Agile approaches for project management ensure honesty from the beginning of a project and never uses closed figures. An organization should always be transparent and use ranges, especially in projects that seek to innovate, and try new things where there is a lot of cone of uncertainty.

Additionally, an organization should present the best estimates at the moment as a range. The estimates help sponsors to decide how much risk they are willing to accept.

  • Relative estimation

The agile approach uses interesting concepts like story points and ideal days to make relative estimates. A story point is a metric used in agile project management, and development. To estimate the difficulty of implementing a given user story, and an abstract measure of efforts required to implement it. It’s a number that tells the team about the difficulty level of a story.

Ideal days entail the number of days of efforts that it would take, the team to get a story done if the team works with no interruptions. Once the team sizes the baseline story, it’s ready to compare other stories and assign points to them.

The use of ideal days and story point helps a team estimate the cone of uncertainty and put in place measures to reduce them.

  • Fund incrementally

With incremental funding, an organization doesn’t ask for the whole bag of money upfront. It only takes enough to spike through enough of the work to report back a better number on how long it will take. The use of half of the money helps an organization see how long the amount takes the project and can go a long way in reducing the variance in that upfront number. Hence reduce the cone of uncertainty.
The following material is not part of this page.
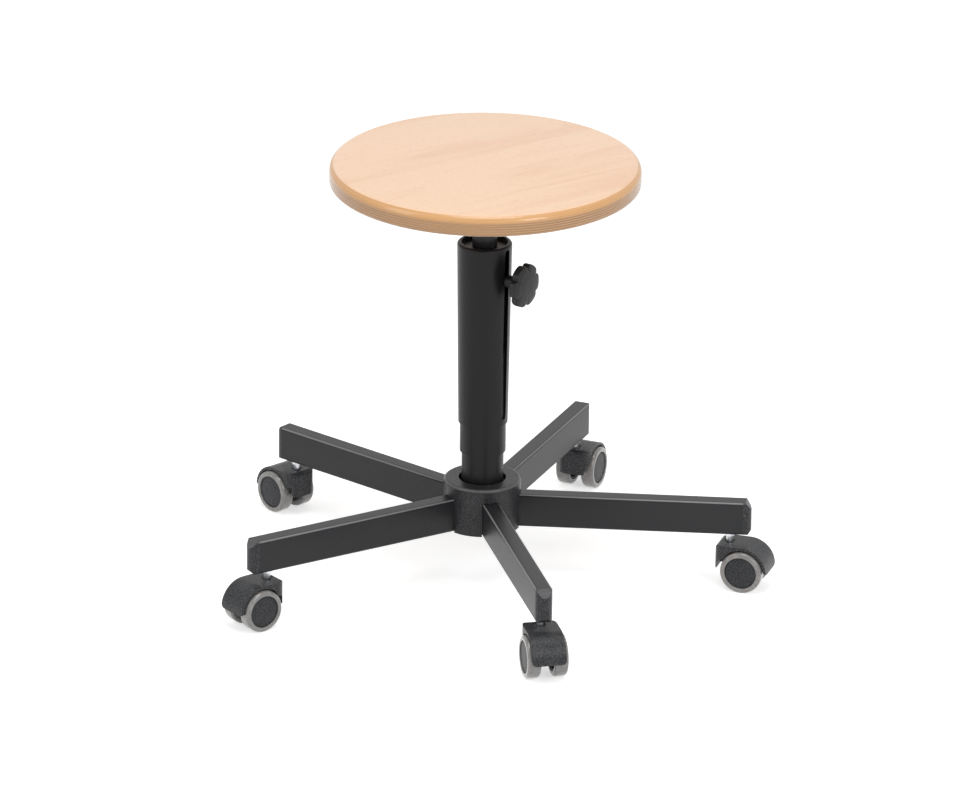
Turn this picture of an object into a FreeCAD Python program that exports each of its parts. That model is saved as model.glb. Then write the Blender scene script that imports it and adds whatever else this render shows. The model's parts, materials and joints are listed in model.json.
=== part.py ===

Cone of Uncertainty Examples

The cone of uncertainty is not the results of a project’s past performance. The cone is the planned boundaries (upper and lower limits) of the needed reduction in uncertainty regarding the project as it proceeds.

When the actual cost, schedule, and technical performance are outside the planned cone of uncertainty. The team takes corrective actions to move uncertainties inside the cone, if the project meets its cost, schedule, and technical performance goals.
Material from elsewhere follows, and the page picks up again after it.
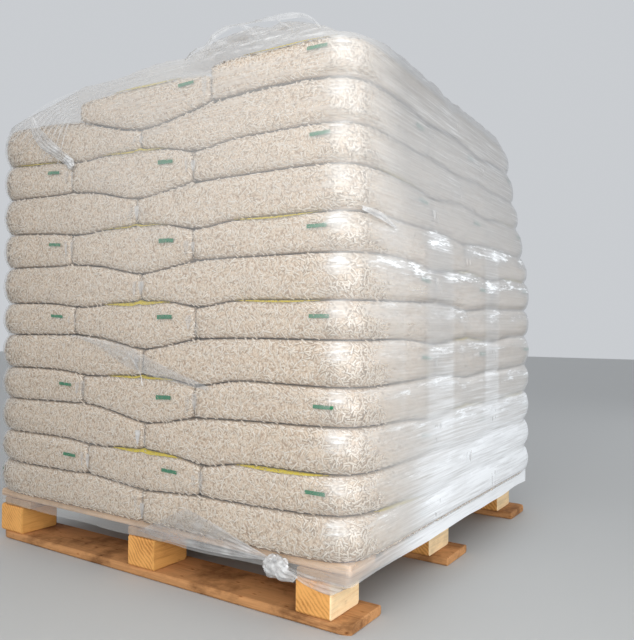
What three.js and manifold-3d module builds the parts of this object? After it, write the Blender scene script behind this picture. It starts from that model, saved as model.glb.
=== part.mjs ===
// Pallet of sacks: 70 clear sacks of wood pellets in twelve layers on a nine-block wooden pallet,
// held by stretch film. Millimetres, +Z up. The origin is on the floor, under the middle of the deck,
// with the long front side facing -Y.
import * as THREE from "three";
import { mergeVertices } from "three/addons/utils/BufferGeometryUtils.js";
import Module from "manifold-3d";

const wasm = await Module();
wasm.setup();

// Pallet
const DECK_SIDE = 1200;
const BOARD_THICK = 22;
const BLOCK_HEIGHT = 78;
const BLOCK_X = { left: -550, middle: -7, right: 511 };
const BLOCK_Y = { front: -540, middle: -40, rear: 503 };
const BLOCK_WIDE = { left: 100, middle: 92, right: 90 };
const BLOCK_DEEP = { front: 120, middle: 132, rear: 122 };
const BOTTOM_BOARD_WIDE = 143;
const BOTTOM_BOARD_Y = { front: -528.5, middle: -18.5, rear: 522.5 };
const BOTTOM_CORNER_X = 30;
const BOTTOM_CORNER_Y = 15;
const STRINGER_WIDE = 124;
const STRINGER_X = { left: -522, middle: 8, right: 530 };
const DECK_BOARDS = 8;
const DECK_BOARD_WIDE = 118;

const BLOCK_BOTTOM = BOARD_THICK;
const STRINGER_BOTTOM = BLOCK_BOTTOM + BLOCK_HEIGHT;
const DECK_BOTTOM = STRINGER_BOTTOM + BOARD_THICK;
const DECK_TOP = DECK_BOTTOM + BOARD_THICK;

// Load
const LAYERS = 12;
const LAYER_PITCH = 91.5;
const LOAD_HALF = 620;
const REST_GAP = 0.3;
const PRESS = 6;
const SACK_CORNER = 46;
const EDGE_IN = 30;
const EDGE_HIGH = 35;
const LOAD_TOP = DECK_TOP + LAYERS * LAYER_PITCH;

// Joints of a layer that shows its sacks' ends at the front, and of one that shows their sides
const END_JOINTS_X = [-250, 180];
const END_JOINT_Y = 0;
const SIDE_JOINT_X = -22;
const SIDE_JOINTS_Y = [-207, 207];

// The load draws in towards the top of its rear right corner, and rises towards the left of its top
const LEAN_FROM = 780;
const LEAN_X = 60;
const LEAN_Y = 80;
const RISE_FROM = 690;
const RISE_TO = LOAD_TOP - LAYER_PITCH;
const RISE = 50;

// Stretch film
const FILM_THICK = 1.5;
const FILM_HEM = 104;
const FILM_CLEAR = 3.5;
const FILM_ROUND = 42;
const DECK_ROUND = 6;
const FILM_OVERLAP = 150;
const FILM_ABOVE = 4;
const FILM_EDGE_IN = 12;
const FILM_EDGE_TO = 80;
const TOP_ROUND = 20;
const FILM_ROWS_Z = [LEAN_FROM, 900, 1020, 1130];
const SLOPE_START_X = -233;
const LIP = { high: 32, x: 480, runX: 120, y: -520, runY: 200 };
const HUMP = { high: 72, left: 130, right: 570, y: 400, runY: 180 };
const HUMP_TAPER = 0.9;
const KNOT = { x: 432, z: 121, wide: 62, high: 44, deep: 26 };

const material = (name, color, roughness, options = {}) =>
  new THREE.MeshStandardMaterial({ name, color, roughness, metalness: 0, ...options });
const boardWood = material("board_wood", 0xb98a55, 0.8);
const blockWood = material("block_wood", 0xd9a766, 0.85);
const sackMaterial = material("sack", 0xcdbca8, 0.5);
const filmMaterial = material("film", 0xdfe3e2, 0.2, { transparent: true, opacity: 0.35 });

const object = new THREE.Group();

function addPiece(name, geometry, meshMaterial, [x, y, z]) {
  const mesh = new THREE.Mesh(geometry, meshMaterial);
  mesh.name = name;
  mesh.position.set(x, y, z);
  object.add(mesh);
}

// Pallet pieces
function bottomBoardShape(side) {
  const half = DECK_SIDE / 2;
  const wide = BOTTOM_BOARD_WIDE / 2;
  const shape = new THREE.Shape();
  if (side === 0) {
    shape.moveTo(-half, -wide);
    shape.lineTo(half, -wide);
    shape.lineTo(half, wide);
    shape.lineTo(-half, wide);
  } else {
    shape.moveTo(-half, -side * wide);
    shape.lineTo(half, -side * wide);
    shape.lineTo(half, side * (wide - BOTTOM_CORNER_Y));
    shape.lineTo(half - BOTTOM_CORNER_X, side * wide);
    shape.lineTo(-half + BOTTOM_CORNER_X, side * wide);
    shape.lineTo(-half, side * (wide - BOTTOM_CORNER_Y));
  }
  shape.closePath();
  return shape;
}

function addBottomBoards() {
  const outerSide = { front: -1, middle: 0, rear: 1 };
  for (const [row, y] of Object.entries(BOTTOM_BOARD_Y)) {
    const shape = bottomBoardShape(outerSide[row]);
    const geometry = new THREE.ExtrudeGeometry(shape, { depth: BOARD_THICK, bevelEnabled: false });
    addPiece(`bottom_board_${row}`, geometry, boardWood, [0, y, 0]);
  }
}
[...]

An example of a cone of uncertainty is where an engineering team is designing an oven’s temperature. The engineering team defines the UCL and LCL before the start of the project. These inform the designer of the progress of the project as it proceeds. Their goal is to stay inside the temperature limit until they finish the project.

Another example is the weight reduction attribute with an error band. In this example, the team has to reduce the weight as the program proceeds left to right. Their target weight is at a test readiness review of 23KG. A 25 KG vehicle is sold in the proposal, and the target weight margin is 23KG.

As the program proceeds, there are UCL and LCL bands that follow the planned weight. During the process, each of the models’ weight measurements, through to a final article is compared to the planned weight. Therefore, they keep the value (25KG) inside the error band of the needed weight reduction to stay on plan and reduce the cone of uncertainty.

Conclusion

The use of the cone of uncertainty is important as it allows an organization, to analyze trends that help focus on problematic areas at the earliest point in time. It provides early insight into error-prone products. That the team can correct earlier and thereby lower cost. Additionally, the cone of uncertainty helps avoid or minimize cost overruns and schedule slips by detecting them earlier. It also helps perform better technical planning and adjust resources based on discrepancies between planned and actual progress.